SET EXERCISE:
Your task is to copy the lines between the line containing "Model this object" and the line containing "side_gap = 0.8; // [0.4:0.1:1.5]", counting both of those lines, and to emit nothing more.

AVAILABLE DATA:

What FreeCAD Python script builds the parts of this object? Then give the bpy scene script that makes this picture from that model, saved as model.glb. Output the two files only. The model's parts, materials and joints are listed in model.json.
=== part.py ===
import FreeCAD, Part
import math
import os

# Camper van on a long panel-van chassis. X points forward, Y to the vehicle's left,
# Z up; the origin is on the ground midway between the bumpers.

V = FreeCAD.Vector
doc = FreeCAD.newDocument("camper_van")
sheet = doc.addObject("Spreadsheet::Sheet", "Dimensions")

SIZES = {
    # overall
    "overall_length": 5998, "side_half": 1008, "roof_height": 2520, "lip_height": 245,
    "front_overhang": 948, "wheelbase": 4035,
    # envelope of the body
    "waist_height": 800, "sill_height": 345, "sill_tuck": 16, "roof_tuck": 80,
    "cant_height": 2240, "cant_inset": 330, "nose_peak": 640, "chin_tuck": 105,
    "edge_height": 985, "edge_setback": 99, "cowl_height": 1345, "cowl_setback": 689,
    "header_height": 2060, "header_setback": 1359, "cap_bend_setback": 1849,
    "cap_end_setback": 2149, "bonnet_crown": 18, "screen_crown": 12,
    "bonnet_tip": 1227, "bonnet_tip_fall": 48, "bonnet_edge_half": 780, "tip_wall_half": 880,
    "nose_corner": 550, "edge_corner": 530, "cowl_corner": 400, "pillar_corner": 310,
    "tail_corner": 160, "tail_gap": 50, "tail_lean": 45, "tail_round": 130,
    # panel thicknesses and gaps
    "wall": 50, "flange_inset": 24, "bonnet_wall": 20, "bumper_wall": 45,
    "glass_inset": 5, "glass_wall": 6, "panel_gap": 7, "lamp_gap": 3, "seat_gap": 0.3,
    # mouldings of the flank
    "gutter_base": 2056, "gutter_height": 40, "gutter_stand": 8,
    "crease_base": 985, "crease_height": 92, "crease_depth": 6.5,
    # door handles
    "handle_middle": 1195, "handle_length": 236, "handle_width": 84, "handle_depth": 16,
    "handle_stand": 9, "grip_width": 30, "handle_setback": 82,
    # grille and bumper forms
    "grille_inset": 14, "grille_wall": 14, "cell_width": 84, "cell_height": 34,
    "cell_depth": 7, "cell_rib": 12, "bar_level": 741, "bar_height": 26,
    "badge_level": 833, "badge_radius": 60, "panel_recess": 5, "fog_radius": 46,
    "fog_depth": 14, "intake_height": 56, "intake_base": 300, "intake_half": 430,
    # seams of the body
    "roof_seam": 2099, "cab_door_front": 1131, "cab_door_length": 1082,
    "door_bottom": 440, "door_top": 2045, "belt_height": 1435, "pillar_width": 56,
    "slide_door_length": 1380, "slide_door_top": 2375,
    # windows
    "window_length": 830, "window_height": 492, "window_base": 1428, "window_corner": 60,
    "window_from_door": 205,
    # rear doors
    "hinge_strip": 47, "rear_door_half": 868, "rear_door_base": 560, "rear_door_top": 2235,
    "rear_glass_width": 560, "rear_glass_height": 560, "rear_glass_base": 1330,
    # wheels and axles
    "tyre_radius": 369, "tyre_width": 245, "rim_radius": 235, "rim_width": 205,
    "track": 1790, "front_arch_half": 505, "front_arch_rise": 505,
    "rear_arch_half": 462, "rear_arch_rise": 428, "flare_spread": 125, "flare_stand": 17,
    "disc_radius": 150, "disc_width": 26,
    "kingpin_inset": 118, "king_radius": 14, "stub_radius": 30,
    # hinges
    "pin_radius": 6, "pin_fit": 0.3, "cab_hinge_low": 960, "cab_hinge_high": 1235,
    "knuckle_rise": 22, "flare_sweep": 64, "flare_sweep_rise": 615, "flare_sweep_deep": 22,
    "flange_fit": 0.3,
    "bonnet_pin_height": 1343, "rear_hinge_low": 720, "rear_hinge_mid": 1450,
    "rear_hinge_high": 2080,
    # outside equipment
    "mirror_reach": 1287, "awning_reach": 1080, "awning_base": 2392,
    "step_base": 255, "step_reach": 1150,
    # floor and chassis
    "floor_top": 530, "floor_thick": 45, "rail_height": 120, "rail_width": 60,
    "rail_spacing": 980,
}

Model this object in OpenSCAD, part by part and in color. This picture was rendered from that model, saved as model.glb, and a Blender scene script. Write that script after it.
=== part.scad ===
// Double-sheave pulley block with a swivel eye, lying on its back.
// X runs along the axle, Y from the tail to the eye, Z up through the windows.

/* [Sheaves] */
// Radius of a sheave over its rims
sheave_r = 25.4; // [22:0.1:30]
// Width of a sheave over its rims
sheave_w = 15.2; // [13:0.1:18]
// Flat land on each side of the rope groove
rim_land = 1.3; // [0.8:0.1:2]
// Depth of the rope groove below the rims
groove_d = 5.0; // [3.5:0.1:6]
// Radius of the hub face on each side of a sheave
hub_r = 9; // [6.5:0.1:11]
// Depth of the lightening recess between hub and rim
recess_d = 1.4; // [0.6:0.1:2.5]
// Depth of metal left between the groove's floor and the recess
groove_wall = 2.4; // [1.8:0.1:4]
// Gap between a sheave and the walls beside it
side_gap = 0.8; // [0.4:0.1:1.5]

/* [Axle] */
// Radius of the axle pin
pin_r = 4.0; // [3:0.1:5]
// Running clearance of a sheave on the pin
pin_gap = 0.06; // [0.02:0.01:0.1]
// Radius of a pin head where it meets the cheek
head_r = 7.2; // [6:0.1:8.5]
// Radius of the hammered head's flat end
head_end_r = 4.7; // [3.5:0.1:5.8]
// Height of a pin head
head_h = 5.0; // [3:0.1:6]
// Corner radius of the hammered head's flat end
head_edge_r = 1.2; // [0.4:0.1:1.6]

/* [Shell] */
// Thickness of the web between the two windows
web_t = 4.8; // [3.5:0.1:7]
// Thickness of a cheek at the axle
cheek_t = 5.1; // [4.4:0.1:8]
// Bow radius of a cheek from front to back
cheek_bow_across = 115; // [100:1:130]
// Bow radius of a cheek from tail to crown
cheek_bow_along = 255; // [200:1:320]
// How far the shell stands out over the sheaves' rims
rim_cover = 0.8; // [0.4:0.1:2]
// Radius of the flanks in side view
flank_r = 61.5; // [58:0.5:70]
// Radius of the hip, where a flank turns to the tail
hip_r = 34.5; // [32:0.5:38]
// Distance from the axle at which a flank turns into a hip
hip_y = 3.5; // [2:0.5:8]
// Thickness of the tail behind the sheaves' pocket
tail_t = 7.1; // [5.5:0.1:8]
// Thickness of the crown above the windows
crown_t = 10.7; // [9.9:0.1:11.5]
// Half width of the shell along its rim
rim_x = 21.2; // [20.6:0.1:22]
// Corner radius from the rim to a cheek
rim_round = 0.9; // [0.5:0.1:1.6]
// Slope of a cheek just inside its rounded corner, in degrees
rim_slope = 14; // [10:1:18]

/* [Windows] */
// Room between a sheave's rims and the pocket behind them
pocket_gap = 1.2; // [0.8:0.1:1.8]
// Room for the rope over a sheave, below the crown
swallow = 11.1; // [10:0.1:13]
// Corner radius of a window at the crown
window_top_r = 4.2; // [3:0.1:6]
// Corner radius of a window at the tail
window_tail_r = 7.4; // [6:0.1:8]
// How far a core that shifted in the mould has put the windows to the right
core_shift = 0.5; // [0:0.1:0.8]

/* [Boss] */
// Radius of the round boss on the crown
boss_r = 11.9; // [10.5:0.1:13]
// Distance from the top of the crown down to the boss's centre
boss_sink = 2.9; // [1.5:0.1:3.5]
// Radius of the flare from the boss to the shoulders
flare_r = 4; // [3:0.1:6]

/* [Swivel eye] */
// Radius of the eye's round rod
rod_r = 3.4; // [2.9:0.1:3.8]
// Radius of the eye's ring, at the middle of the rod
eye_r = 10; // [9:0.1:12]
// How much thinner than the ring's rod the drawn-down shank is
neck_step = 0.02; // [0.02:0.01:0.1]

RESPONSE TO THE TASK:
Model this object in OpenSCAD, part by part and in color. This picture was rendered from that model, saved as model.glb, and a Blender scene script. Write that script after it.
=== part.scad ===
// Double-sheave pulley block with a swivel eye, lying on its back.
// X runs along the axle, Y from the tail to the eye, Z up through the windows.

/* [Sheaves] */
// Radius of a sheave over its rims
sheave_r = 25.4; // [22:0.1:30]
// Width of a sheave over its rims
sheave_w = 15.2; // [13:0.1:18]
// Flat land on each side of the rope groove
rim_land = 1.3; // [0.8:0.1:2]
// Depth of the rope groove below the rims
groove_d = 5.0; // [3.5:0.1:6]
// Radius of the hub face on each side of a sheave
hub_r = 9; // [6.5:0.1:11]
// Depth of the lightening recess between hub and rim
recess_d = 1.4; // [0.6:0.1:2.5]
// Depth of metal left between the groove's floor and the recess
groove_wall = 2.4; // [1.8:0.1:4]
// Gap between a sheave and the walls beside it
side_gap = 0.8; // [0.4:0.1:1.5]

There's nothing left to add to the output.